Available data show, for example, that:

  • Pigeons have the capacity to share attention between different dimensions of a stimulus, but (like humans and other animals) their performance with multiple dimensions is worse than with a single stimulus dimension
  • Pigeons can be taught relatively complex actions and response sequences, and can learn to make responses in different sequences
  • Pigeons readily learn to respond in the presence of one simple stimulus and withhold responding in the presence of a different stimulus, or to make different responses in the presence of different stimuli.
  • Pigeons can discriminate between other individual pigeons, and can use the behaviour of another individual as a cue to tell them what response to make.
  • Pigeons readily learn to make discriminative responses to different categories of stimuli, defined either by arbitrary rules (e.g. green triangles) or by human concepts (e.g. pictures of human beings).
  • They do less well with categories defined by abstract logical relationships, e.g. "symmetrical" or "same", though some experimenters have successfully trained pigeons to discriminate such categories.
  • Pigeons seem to require more information than humans for constructing a three-dimensional image from a plane representation.
  • Pigeons seem to have difficulty in dealing with problems involving classes of classes. Thus they do not do very well with the isolation of a relationship among variables, as against a representation of a set of exemplars.
  • Pigeons can remember large numbers of individual images for a long time, e.g. hundreds of images for periods of several years.
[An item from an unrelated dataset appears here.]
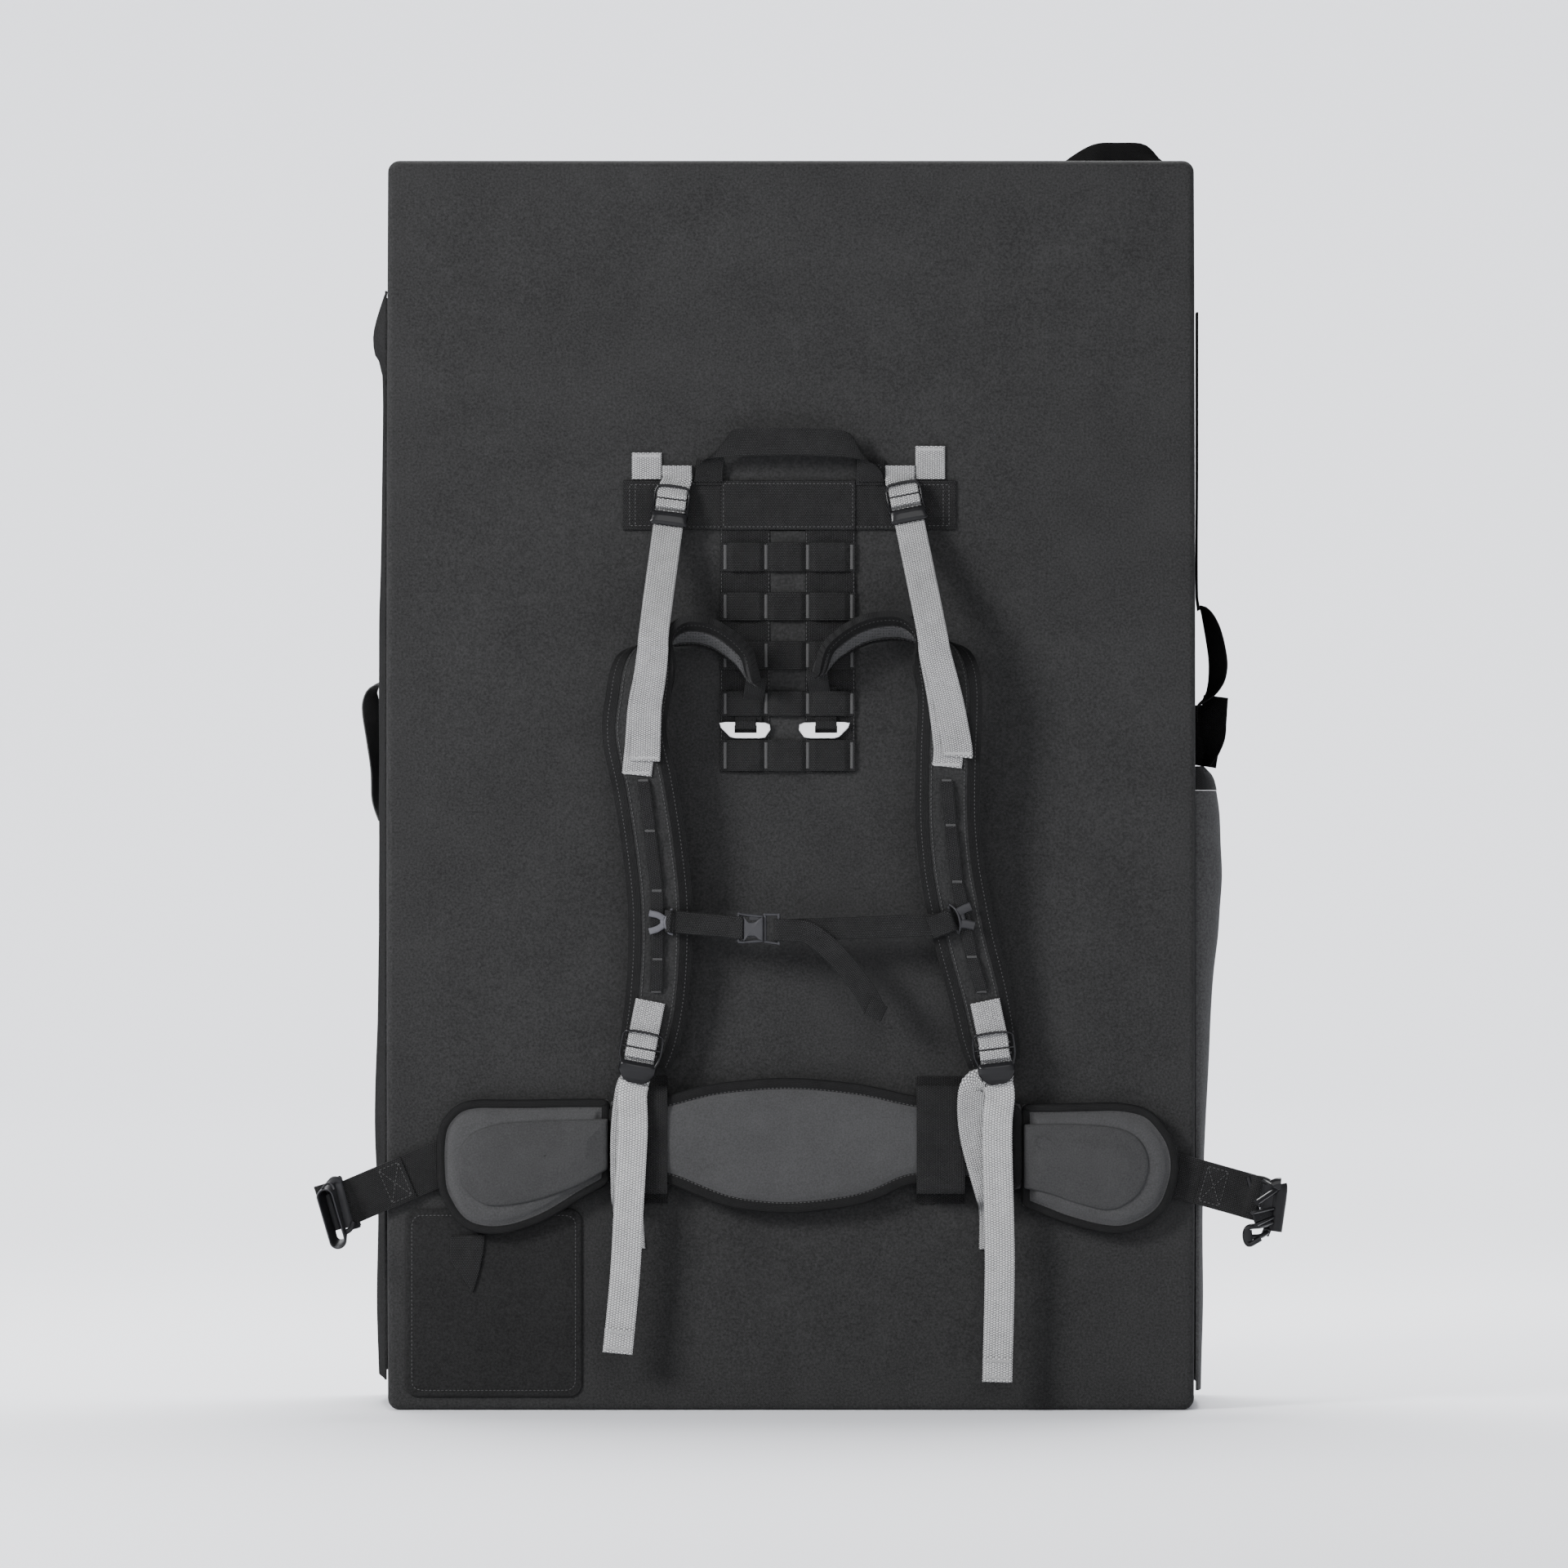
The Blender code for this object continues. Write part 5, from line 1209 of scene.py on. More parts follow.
class MakeShoulders(bpy.types.Operator):
    """Makes the shoulder pads, their bindings and the tapes down their fronts"""

    bl_idname = "crash_pad.shoulders"
    bl_label = "Shoulder pads"

    def execute(self, context):
        for side in ("left", "right"):
            path, hints, share = shoulder_line(side)
            shoulder_paths[side] = path
            run = lengths(path)
            end = np.clip(np.minimum(run, run[-1] - run) / 0.006, 0.35, 1)
            scale = np.stack((share, end), -1)[:, None]
            half = SHOULDER_WIDE / 2
            base = cushion_section(SHOULDER_WIDE, SHOULDER_THICK)
            pad = carried("shoulder_cushion_" + side, path, hints, base * scale)
            finish(pad, "shoulder", "shoulder_pad_" + side)
            _, wide, out = frames(path, hints)
            inner_face = -1 if out[len(out) // 2][1] < 0 else 1
            lining = base * (0.62, 1.0)
            lining = lining[lining[:, 1] * inner_face > 0]
            lining = np.vstack((lining + (0, 0.0004 * inner_face), lining[::-1] * (1, 0.3)))
            piece = carried("shoulder_lining_" + side, path, hints, lining * scale)
            finish(piece, "lining")
            tape = binding_section(base)
            top = base[base[:, 1] > 0][::-1]
            for name, sign in (("inner", 1), ("outer", -1)):
                rows = tape * np.stack((np.full_like(end, sign), end), -1)[:, None]
                rows[:, :, 0] += (sign * half * (share - 1))[:, None]
                piece = carried(f"shoulder_binding_{name}_{side}", path, hints, rows)
                finish(piece, "binding")
                for reach in (0.0030, 0.0118):
                    shift = (sign * (half * share - reach - 0.0004))[:, None]
                    rise = np.interp(half - reach, top[:, 0], top[:, 1])
                    for face in (1, -1):
                        line = path + wide * shift + out * (face * (rise + 0.0007) * end)[:, None]
                        seams.line(line, out * face)
            tip = path[0]
            sign = 1 if side == "left" else -1
            inward = tip[0] - 0.004 * sign
            rows = np.array((
                tip + (0, 0, 0.006), tip + (-0.001 * sign, 0.004, -0.004),
                tip + (-0.003 * sign, 0.014, -0.014), (inward, FACE - 0.004, tip[2] - 0.022),
                (inward, FACE - 0.0023, tip[2] - 0.034),
            ))
            piece = webbing("shoulder_tip_webbing_" + side, curve(rows, 0.002), SIDE, 0.018)
            finish(piece, "webbing")
        for side, tacks in RAILS.items():
            points = []
            for (row, column), (next_row, next_column) in zip(tacks, tacks[1:]):
                for share in (0, 0.16, 0.84):
                    r = row + (next_row - row) * share
                    c = column + (next_column - column) * share
                    lift = 0.0024 if share else 0
                    points.append(at(c, r, on_pad(side, r) - lift))
            r, c = tacks[-1]
            points.append(at(c, r, on_pad(side, r)))
            piece = webbing("shoulder_tape_" + side, curve(points, 0.002), SIDE, 0.0105)
            finish(piece, "webbing", "daisy_rail_" + side)
            for row, column in tacks:
                y = on_pad(side, row) - STRAP / 2 - 0.0002
                seams.tack(at(column - 6, row, y), at(column + 6, row, y))
        return {"FINISHED"}


# Rows and columns of the tacks in the shoulder tapes
RAILS = {
    "left": ((956, 788.5), (1017, 796.5), (1090, 805), (1174, 805.5), (1213, 804)),
    "right": ((956, 1158), (1010, 1163), (1079, 1171), (1171, 1189), (1213, 1201)),
}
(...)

All these are capacities that are likely to be found in most mammal and bird species. In addition pigeons have unusual, perhaps unique, abilities to learn routes back to their home from long distances. This homing behaviour is different from that of birds that show migration, which usually occurs over a fixed route at fixed times of the year, whereas homing is more flexible; however similar mechanisms may be involved.

Additionally pigeons are one of six species to pass the mirror test — which tests whether an animal recognizes its reflection as an image of itself — along with common chimpanzees, bonobos, orangutans, dolphins and humans. However, the tests which purported to show that pigeons could pass the mirror test have been criticized by many scientists.